Sweden’s domestic security agency and armed forces are assisting in the investigation, which is being done in cooperation with authorities in other countries,” he said.
The Swedish Security Service previously said that undersea “detonations” on Sept. 26 caused extensive damage to the pipelines in international waters off Sweden and Denmark. The pipelines ruptured, sending large amounts of methane gas into the air.
KYIV, Ukraine — Ukrainian forces attacked Russia’s hold on the southern city of Kherson on Thursday while fighting intensified in the country’s east. The battles came amid reports that Moscow-appointed authorities have abandoned the city, joining tens of thousands of residents who fled to other Russia-held areas.

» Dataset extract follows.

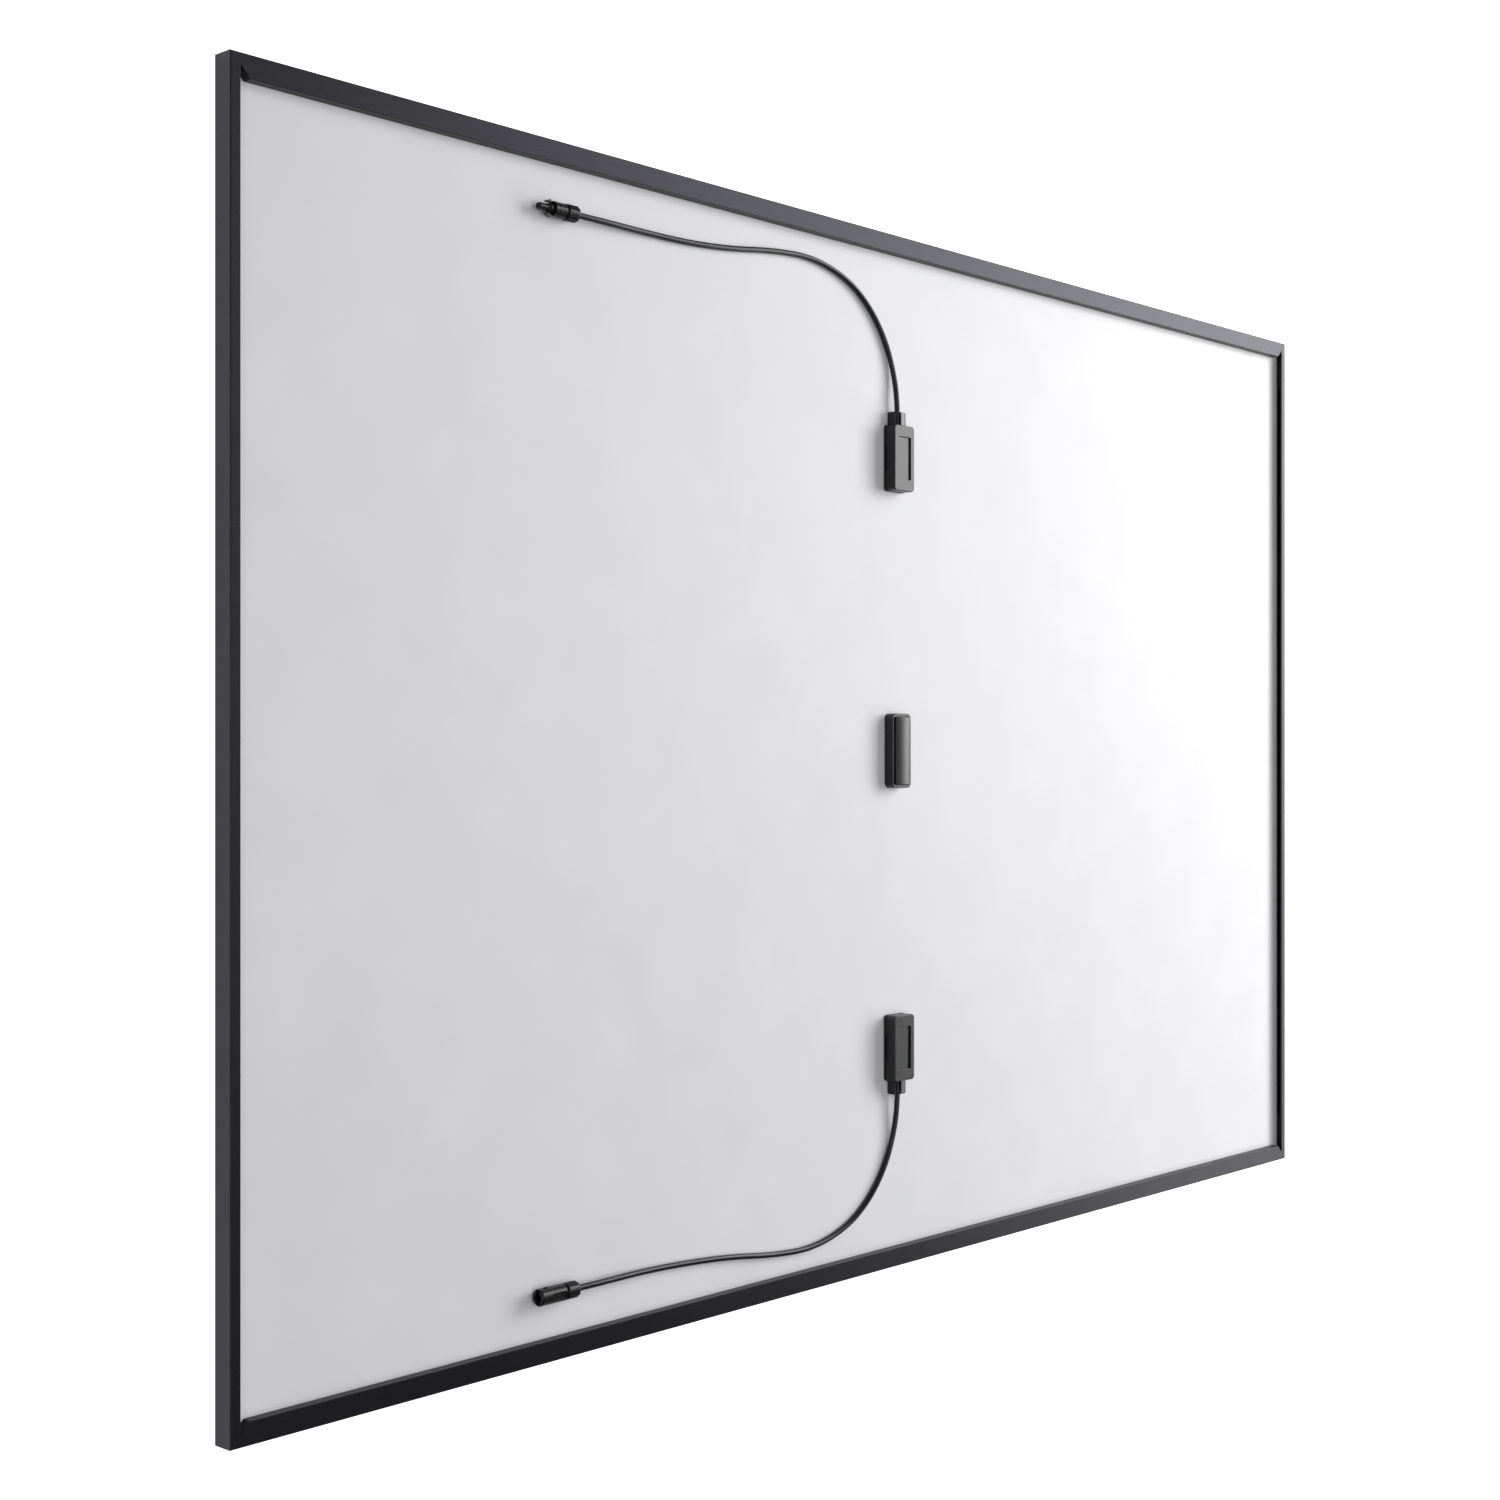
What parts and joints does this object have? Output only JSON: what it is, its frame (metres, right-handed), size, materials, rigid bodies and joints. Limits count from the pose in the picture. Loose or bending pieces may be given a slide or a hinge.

Ukrainian forces were surrounding Kherson from the west and attacking Russia’s foothold on the west bank of the Dnieper River, which divides the region and the country.
As the battles unfolded, Russian President Vladimir Putin said that Moscow has no intention to use nuclear weapons in Ukraine, despite issuing repeated warnings in the past that he was prepared to use all available means to defend Russia, including its nuclear arsenal.
“We see no need for that,” Putin said at a conference of international foreign policy experts outside Moscow. “There is no point in that, neither political nor military.”
Meanwhile, Russia warned that Moscow could target Western commercial satellites used for military purposes in support of Ukraine, and a Foreign Ministry spokeswoman accused the United States of pursuing “thoughtless and mad” escalation.
Spokeswoman Maria Zakharova argued that Washington should take an approach more like it did during the Cuban Missile Crisis in 1962, when the Cold War superpowers stepped back from the brink of nuclear confrontation.